How do I allow myself to heal when people are still suffering? The biggest act of treachery would be for me to carry on as if our home were not blown to smithereens around us. How do I allow myself to heal when my friends leave everyday to pursue other things, anything, anywhere else. How do I heal when more of us leave? When one of us leaves? When one like me leaves? How do I heal when I’m digging out shards of glass from my legs with tweezers? How do I heal when my legs are bruised the ugliest yellow, green and purple? When I attempt to rest my tired bones, I cannot. I have to excavate for glass. Mind you, I didn’t get physically hurt on the day of the explosion. This glass I’ve inherited by relocating back into my apartment.
How do I heal? How do I rest when there is a beating heart under the rubble left unattended by a criminal government?
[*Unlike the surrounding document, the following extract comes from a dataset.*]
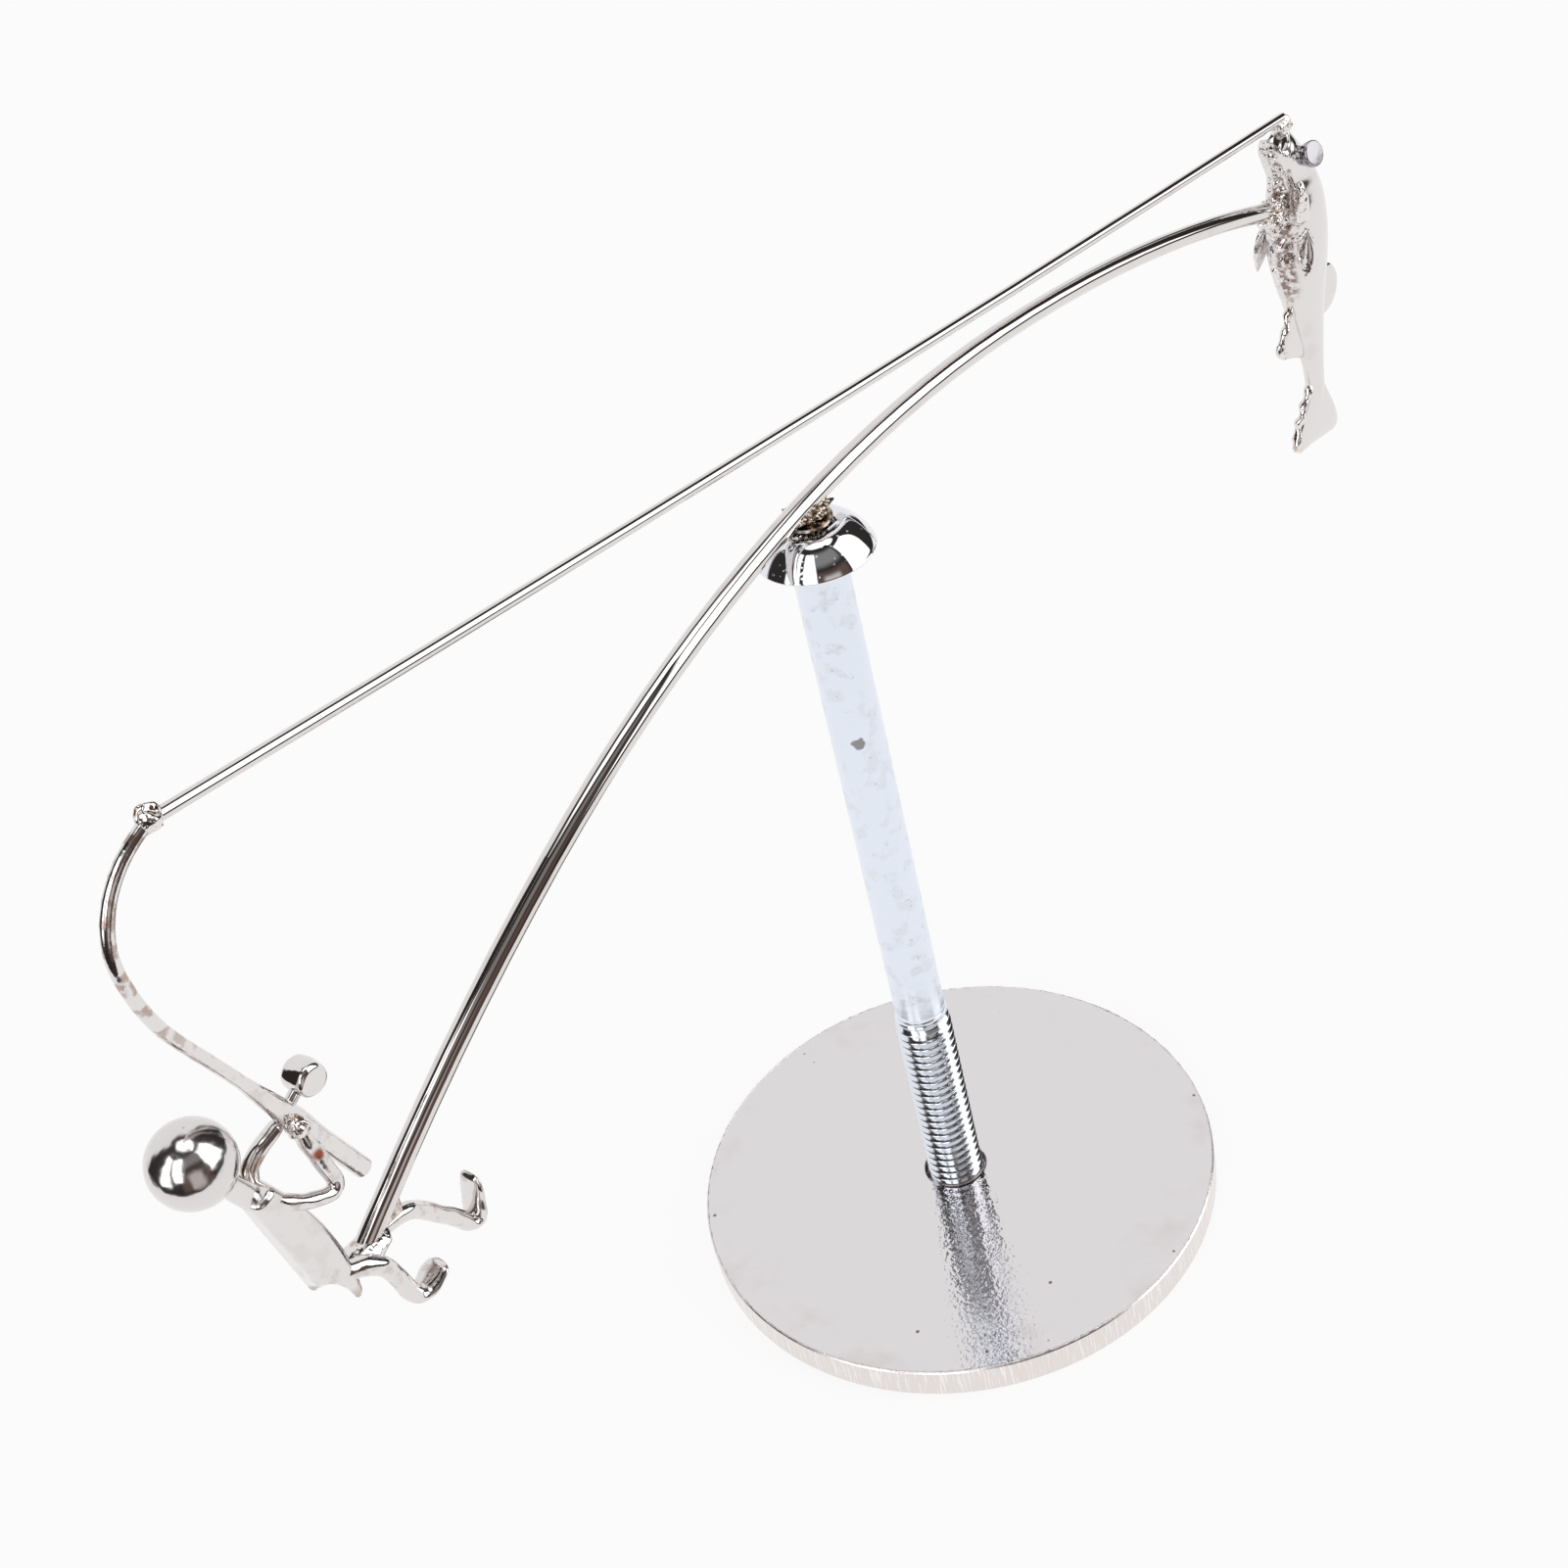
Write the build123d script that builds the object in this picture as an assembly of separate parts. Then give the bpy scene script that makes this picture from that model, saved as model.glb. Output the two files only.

On the fourth of August, a month ago, I am turning around in circles in place. I look towards Gemmayze and all I see is a large, ominous cloud. A young woman from the Philippines holds my arm and shakes me awake. I look at her; her eyelid is heavily cut, blood streaming into her eye and down her face. She begs me to help her get to Bourj Hammoud so she can go home. I grab her by the shoulder, and I start waving cars down. Any car. Please stop. Please help. No one stops. Everyone is scared, scattering back home. Finally, a car stops: a young man says, “Anything you want, anywhere you want.” Please take her to Bourj Hammoud, I plead. Thank you. I love you so much. I felt love in that moment. I stand in my place again, aimless.
I run back and forth with no purpose. I am shocked beyond words. I scream at the top of my lungs until my throat hurts. It was not a scream of fear. It was a primal scream, like that of a wounded animal. A man, who had more injuries than I could count, heavily bloodied, approaches me and asks me if I am okay. Again, I run my fingers and my hands over my body and my face. I am not injured. He smiles. “Not a scratch,” he says. He walks away. I stare at him as he looks back at me.
I think of these people every day.
There are so many ambulances parked in front of the Forum of Beirut. The arena where I excitedly watched Elton John sing “Tiny Dancer” has been gutted. Gutted. I blindly drive home. I don’t know when and how I get there.
A day after, my cat has still not budged. He is hiding in a difficult place. I cannot reach him. His food, water and litter box remain untouched. I coax him out. His heart is beating so fast that I let him hide again. I close off the door of the decrepit living room. If I can’t see it, then it didn’t happen. I slide back into bed. I stink. I want to shower, but I am too scared of another explosion happening when I am in there. I want to sleep, but I can’t because all I can hear is shattered glass being thrown into the large garbage containers in front of my building. These containers are filled to the brim and overflowing.
I shut my bedroom door. I don’t want to hear the despair and the ambulances outside. I shut my balcony door. I cocoon. I can’t sleep. I just can’t. And now I can’t cry either. I get up. I open one door, and the other door blasts open because it came unhinged in the explosion. I am startled. I start sobbing. I am pretty sure they are going to finish off what they started. I am too scared to stay. Every little sound unnerves me. Again, I pack my most essential belongings into a big black plastic bag, and I drive to my parents’ house. This time, I cry all the way home.
A month after, the Lebanese army shows up to my apartment, attempting to assess the damage. They look around my place, look back at me, smile and say, “Hamdella (thank God) everything is replaceable.” I respond, “How will you replace my broken brain and my broken heart?” They laugh at my absurd question and leave. A couple of days later, we know of a heart beating under the rubble, and the pain of August 4 re-emerges, as fresh and as dark.